Il était de notoriété publique que Patrick Karam, délégué interministériel à l’égalité des chances des Français d’Outre-mer, et Christian Estrosi, secrétaire d’Etat à l’Outre-mer, ne s’entendaient pas. Ce dernier reprochant au premier de lui faire de l’ombre par son « activisme » incessant. Désormais, la mise à l’écart de Patrick Karam paraît imminente. Une décision qui provoque déjà des remous dans le monde antillais.
La rumeur court depuis la semaine dernière. Le guadeloupéen Patrick Karam, délégué interministériel à l’égalité des chances des Français d’Outre-mer auprès du Premier ministre, aurait été poussé à remettre sa démission. A l’origine des événements, les tensions existant entre lui et le secrétaire d’Etat à l’Outre-mer, Christian Estrosi. Ce dernier, qui le trouverait trop impulsif, semble estimer qu’il empiète sur ses prérogatives et serait agacé par son « activisme ». Patrick Karam aurait remis sa lettre de démission après un entretien organisé mercredi dernier à sa demande et qualifié de «vif» avec le secrétaire général de l’Élysée, Claude Guéant, qui aurait exigé de lui qu’il travaille désormais sous le contrôle strict de Christian Estrosi.
Interrogé par l’AFP, lundi, Patrick Karam n’a pas confirmé les faits. Il a néanmoins précisé que si de trop nombreux obstacles entravaient son action, il quitterait son poste : « si je devais démissionner, c’est que j’aurais acquis la certitude que les engagements du président de la République envers les ultramarins ne seraient pas tenus par les autorités ministérielles concernées. » Puis il a ajouté que « fidèle aux ultramarins et aux engagements présidentiels, [il] refuserait d’être l’alibi d’une inaction avouée et n’accepterait pas d’assumer une politique contraire aux intérêts de l’outre-mer. »
Patrick Karam, ancien président du Collectif Dom et porte-parole des comités de soutien de l’Outre-mer à la candidature de Nicolas Sarkozy, s’était vu confier, en juillet dernier, par le nouveau chef de l’Etat, un poste de délégué interministériel taillé sur mesure. Sa mission : défendre les intérêts des Français originaires de l’Outre-mer vivant dans l’Hexagone, et en particulier lutter contre les discriminations dont ils sont l’objet.
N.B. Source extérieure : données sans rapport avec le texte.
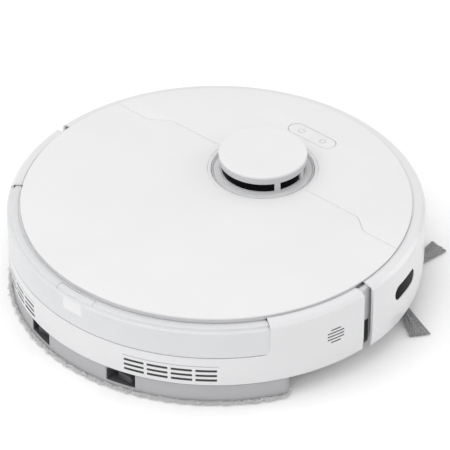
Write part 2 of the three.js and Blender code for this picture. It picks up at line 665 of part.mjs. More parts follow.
function fanHousing() {
  const shell = turned([
    [0, 14], [FAN.r, 14], [FAN.r, 43], [16, 43], [16, 40.6], [FAN.r - 2.4, 40.6],
    [FAN.r - 2.4, 16.4], [14, 16.4], [14, 26.4], [0, 26.4],
  ], 28);
  return shell.subtract(box(-60, 60, -8, 12, 19, 38));
}

function fanImpeller() {
  const blades = 9;
  const disc = turned([[0, 27], [29, 27], [29, 28.6], [7, 28.6], [6, 38], [0, 39]], 24);
  const vanes = Array.from({ length: blades }, (_, k) =>
    box(5, 28, -0.6, 0.6, 28, 37).translate([0, 4, 0]).rotate([0, 0, (k * 360) / blades]));
  return joined(disc, ...vanes);
}

// ---- mop ----
function mopPlan(r, half, front, z0, z1, corner) {
  const shape = rounded(2 * half, 140, corner, 0, front - 70);
  return plate(shape, z0, z1, 4).intersect(rod('z', r, z0, z1, 0, 0, 72));
}

function mopTray() {
  const slab = turned([
    [0, MOP.low], [MOP.skirtR, MOP.low], [MOP.skirtR, MOP.skirtLow], [MOP.r - 0.4, MOP.skirtLow],
    [MOP.r, MOP.skirtLow + 0.6], [MOP.r, MOP.top], [166.8, MOP.top], [166.8, 16.4], [156, 9.5], [0, 9.5],
  ]);
  const tray = slab.intersect(mopPlan(200, MOP.half, MOP.front, 0, 30, 10));
  const pocket = mopPlan(150, MOP.half - 8, MOP.front - 6, 5.4, 12, 8);
  const notch = clipNotch();
  return without(tray, pocket, notch, mirrorX(notch));
}

// The looped edge spreads out under the tray's skirt, and the cloth's core fills the space inside it.
function mopPad() {
  const edge = turned([
    [0, 0], [PAD.r - 0.6, 0], [PAD.r, 0.4], [PAD.r - 0.3, PAD.edgeTop], [0, PAD.edgeTop]]);
  const core = mopPlan(PAD.coreR, MOP.half, PAD.front, 0, PAD.top, 10);
  return joined(edge.intersect(mopPlan(200, PAD.half, PAD.front, -1, 10, 10)), core);
}

function clipNotch() {
  return box(CLIP.x0, CLIP.x1, -175, -143, 5, 30).subtract(rod('z', 153.4, 0, 40, 0, 0, 90));
}

function mopClip() {
  const tongue = box(CLIP.x0 + 5, CLIP.x1 - 5, -165, -146, 5.6, 13)
    .subtract(rod('z', 157.6, 0, 40, 0, 0, 90));
  const slope = turned([[150, 0], [167, 0], [167, 10], [164.6, 14], [158.5, 9.6], [150, 9.6]]);
  return tongue.intersect(slope);
}

// ---- everything in its place ----
add('chassis', chassis(), PALE_GREY);
add('rear_side_shell', rearSideShell(), SHELL_WHITE);
add('bumper', bumper(), SHELL_WHITE);
add('edge_sensor_window', sensorWindow(EDGE_WINDOW), GLOSS_BLACK);
add('dock_sensor_window', sensorWindow(DOCK_WINDOW), GLOSS_BLACK);
add('top_deck', topDeck(), DARK);
add('top_cover_rear', topCoverRear(), WHITE);
add('top_cover_front', topCoverFront(), WHITE);
add('button_panel', buttonPanel(), PALE_GREY, 0, PILL.y);
add('power_button', halfPillButton(-1), WHITE, 0, PILL.y);
add('home_button', halfPillButton(1), WHITE, 0, PILL.y);

add('lidar_ring', lidarRing(), MID_GREY, 0, LIDAR.y);
add('turret_shell', turretShell(), PALE_GREY, 0, LIDAR.y);
add('turret_cap', turretCap(), WHITE, 0, LIDAR.y);
add('turret_window', turretWindow(), GLOSS_BLACK, 0, LIDAR.y);
add('lidar_rotor', lidarRotor(), DARK, 0, LIDAR.y);
add('lidar_motor', rod('z', 12, 56, 73, 0, 0), METAL, 0, LIDAR.y);

for (const side of [-1, 1]) {
  const label = side < 0 ? 'left' : 'right';
  const handed = (manifold) => (side < 0 ? mirrorX(manifold) : manifold);
  add(`${label}_wheel_arm`, handed(wheelArm()), DARK);
  add(`${label}_drive_motor`, handed(driveMotor()), METAL);
  add(`${label}_wheel_hub`, handed(wheelHub()), PALE_GREY, side * WHEEL.x, WHEEL.y, WHEEL.r);
  add(`${label}_tyre`, handed(tyre()), RUBBER, side * WHEEL.x, WHEEL.y, WHEEL.r);
  const contact = plate(rounded(24, 9, 3), 8.9, 9.7, 2);
  add(`${label}_charge_contact`, contact, METAL, side * 46, CASTER.y);
}
add('caster_fork', casterFork(), DARK);
add('caster_wheel', casterWheel(), DARK, 0, CASTER.y - CASTER.trail, CASTER.r);
[55, 125, -15, 195].forEach((az, i) => {
  const angle = THREE.MathUtils.degToRad(az);
  const cliffWindow = plate(rounded(15, 8, 3), 9, 9.7, 2).rotate([0, 0, az - 90]);
  add(`cliff_window_${i + 1}`, cliffWindow, GLOSS_BLACK, 147 * Math.cos(angle), 147 * Math.sin(angle));
});

add('main_brush_core', mainBrushCore(), DARK, 0, BRUSH.y, BRUSH.z);
add('main_brush_blades', mainBrushBlades(), BRISTLE, 0, BRUSH.y, BRUSH.z);
add('brush_motor', brushMotor(), DARK);
add('brush_guard', brushGuard(), MID_GREY);
add('squeegee_lip', squeegeeLip(), RUBBER);
add('side_brush_hub', sideBrushHub(), MID_GREY, SIDE_BRUSH.x, SIDE_BRUSH.y);
for (const k of [0, 1, 2]) {
  add(`side_brush_tuft_${k + 1}`, sideTuft(k), BRISTLE, SIDE_BRUSH.x, SIDE_BRUSH.y);
}
const sideMotor = turned([[0, 13.3], [8, 13.3], [8, 19.6], [14, 19.6], [14, 38], [0, 38]], 24);
add('side_brush_motor', sideMotor, DARK, SIDE_BRUSH.x, SIDE_BRUSH.y);

add('battery_pack', box(-BATTERY.x, BATTERY.x, BATTERY.y0 + 1, BATTERY.y1 - 1, 13.2, 36), DARK);
const coverPlan = rounded(2 * BATTERY.x + 4, BATTERY.y1 - BATTERY.y0, 1, 0, (BATTERY.y0 + BATTERY.y1) / 2);
add('battery_cover', plate(coverPlan, FLOOR_LOW + 0.2, 12.8, 4), PALE_GREY);
const chips = joined(
  plate(rounded(140, 62, 6, 0, 108), 54, 55.6, 6), box(-50, -30, 95, 115, 55, 58),
  box(0, 12, 88, 100, 55, 57.5), box(30, 48, 100, 112, 55, 59));
add('mainboard', chips, BOARD);
add('speaker', radial(rounded(28, 28), SPEAKER.az, SPEAKER.z, 147, 161, 6), DARK);
add('fan_housing', fanHousing(), DARK, 0, FAN.y);
add('fan_impeller', fanImpeller(), PALE_GREY, 0, FAN.y);

add('module_bay', moduleBay(), DARK);
add('tank_body', tankBody(), MILKY);
add('tank_latch', tankLatch(), MILKY);
add('tank_plug', tankPlug(), RUBBER, 95, -112);
add('dust_box', dustBox(), MILKY);
add('dust_box_lid', dustBoxLid(), MILKY);
add('dust_filter', dustFilter(), WHITE);

add('mop_tray', mopTray(), MID_GREY);
add('left_mop_clip', mirrorX(mopClip()), DARK);
add('right_mop_clip', mopClip(), DARK);
add('mop_pad', mopPad(), FLUFF);

export default robot;
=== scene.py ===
import math

import bmesh
import bpy
import numpy as np
from mathutils import Matrix, Vector


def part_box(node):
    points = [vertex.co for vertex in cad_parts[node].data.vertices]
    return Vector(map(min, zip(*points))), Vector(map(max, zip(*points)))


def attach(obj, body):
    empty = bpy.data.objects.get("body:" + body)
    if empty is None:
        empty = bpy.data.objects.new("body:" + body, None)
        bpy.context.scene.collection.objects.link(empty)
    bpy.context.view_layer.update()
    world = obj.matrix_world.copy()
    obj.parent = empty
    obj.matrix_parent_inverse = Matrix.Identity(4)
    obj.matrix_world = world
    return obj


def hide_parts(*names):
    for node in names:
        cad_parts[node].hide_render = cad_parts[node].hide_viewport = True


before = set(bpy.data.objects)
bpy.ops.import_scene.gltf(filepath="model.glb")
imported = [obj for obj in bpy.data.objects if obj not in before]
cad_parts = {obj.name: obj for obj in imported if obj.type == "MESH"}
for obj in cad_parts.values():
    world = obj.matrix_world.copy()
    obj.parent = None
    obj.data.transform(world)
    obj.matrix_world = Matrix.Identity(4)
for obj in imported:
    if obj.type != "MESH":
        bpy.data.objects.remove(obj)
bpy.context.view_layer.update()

noise_source = np.random.default_rng(11)

# Shapes are drawn in millimetres in the CAD frame (+Y forward, +X right, +Z up) and scaled here.
MM = 0.001


def node_mm(name):
    """The lowest and highest corners of a CAD node, in millimetres."""
    low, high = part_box(name)
    return low / MM, high / MM


# ---- driving dimensions: some read from the CAD parts, the rest given ----
BODY_R = node_mm("rear_side_shell")[0].y * -1
COVER_TOP = node_mm("top_cover_rear")[1].z
COVER_R = -node_mm("top_cover_rear")[0].y
LIDAR_LOW, LIDAR_HIGH = node_mm("turret_cap")
LIDAR_Y = (LIDAR_LOW.y + LIDAR_HIGH.y) / 2
TURRET_TOP = LIDAR_HIGH.z
TURRET_R = (LIDAR_HIGH.x - LIDAR_LOW.x) / 2
RING_R = (node_mm("lidar_ring")[1].x - node_mm("lidar_ring")[0].x) / 2
PILL_LOW, PILL_HIGH = node_mm("button_panel")
PILL_Y = (PILL_LOW.y + PILL_HIGH.y) / 2
PILL_LENGTH = 49.0
PILL_HEIGHT = 15.4
LIDAR_CENTRE = (0, LIDAR_Y)
SHOULDER_R = 165.2
SHOULDER_Z = 77.6
LEDGE_Z = 76.6
COVER_EDGE_Z = 77.15
WALL_T = 2.6
CHASSIS_R = node_mm("chassis")[1].x
TANK_HALF = 56.3
TANK_LOW = 47.8
TANK_FRONT = node_mm("tank_body")[1].y
MOP_R = -node_mm("mop_tray")[0].y
TUFT_LENGTH = 73.0
VENT_AZIMUTH = 29.55
SPEAKER_AZIMUTH = -14.4
SIDE_HUB = (node_mm("side_brush_hub")[0] + node_mm("side_brush_hub")[1]) / 2
WHEEL_R = 35.0
WHEEL_X = 114.0
WELL_X = 110.75
CHAMBER_PLACE = (3, 24)
BATTERY_PLACE = (0, -38)
CASTER_PIVOT = (0, 128)
CONTACT_PLACE = (46, 128)
WINDOW_Z = 50.5
SEAM_OUTER_Y = 46.8
SEAM_INNER_Y = 58.9
SHELL_ENDS = (-175.3, -4.7)
BUMPER_ENDS = (-1.3, 181.3)
CLIP_ROOM = (32, 58)
CLIP_SPAN = (37, 53)
TUFT_AZIMUTHS = (92, 212, 332)
CASTER_MID = (node_mm("caster_wheel")[0] + node_mm("caster_wheel")[1]) / 2
BRUSH_MID = (node_mm("main_brush_blades")[0] + node_mm("main_brush_blades")[1]) / 2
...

Les premiers soutiens de Patrick Karam
Parmi les défenseurs de Patrick Karam, son ami Victorin Lurel, député et président socialiste du Conseil Régional de la Guadeloupe. Piégé le jeudi 13 décembre par l’humoriste Gérald Dahan qui s’était fait passer pour Nicolas Sarkozy au téléphone, le parlementaire a révélé malgré lui au grand public les difficultés que traversait le délégué ministériel et plaidé sa cause auprès de l’usurpateur : « vous avez probablement sur votre bureau sa lettre de démission. Est-ce que vous pourriez le recevoir? Ce serait une faveur que vous me feriez, vu le mal qu’il s’est donné pour travailler pour vous, pour la France, pour travailler pour les outremers. » Victorin Lurel, qui a déploré hier, dans un communiqué de presse, « l’exploitation politicienne du canular de Gérald Dahan » qui lui avait également soumis une fausse « mission d’ouverture », a confirmé qu’il considérait bien Patrick Karam comme un « ami ».
Dans l’Hexagone, le délégué interministériel à l’égalité des chances des Français d’Outre-mer a également reçu le soutien du CM98, association influente dans la communauté antillaise. Dans un communiqué, son président, Serge Romana, s’est dit inquiet de l’éventuel limogeage de Patrick Karam et a déclaré que « cette décision, si elle était confirmée, signifierait que le temps du paternalisme colonial est de retour. » L’association avait approuvé la nomination de Patrick Karam au poste de délégué interministériel du fait de son engagement en faveur des ressortissants d’Outre–mer vivant en France hexagonale sur certains points tels que : le combat pour que le 23 mai soit inscrit au calendrier de la République en tant que date de commémoration des victimes de l’esclavage, conformément aux engagements pris par Nicolas Sarkozy pendant sa campagne ; et la baisse des prix exorbitants des billets d’avion en direction de l’Outre-mer.
Alors que le départ de Patrick Karam n’a pas été annoncé officiellement, des noms de successeurs potentiels circulent déjà. Notamment, selon le quotidien Le Figaro, celui du martiniquais Claude Zabulon, préfet délégué auprès du préfet de l’Essonne.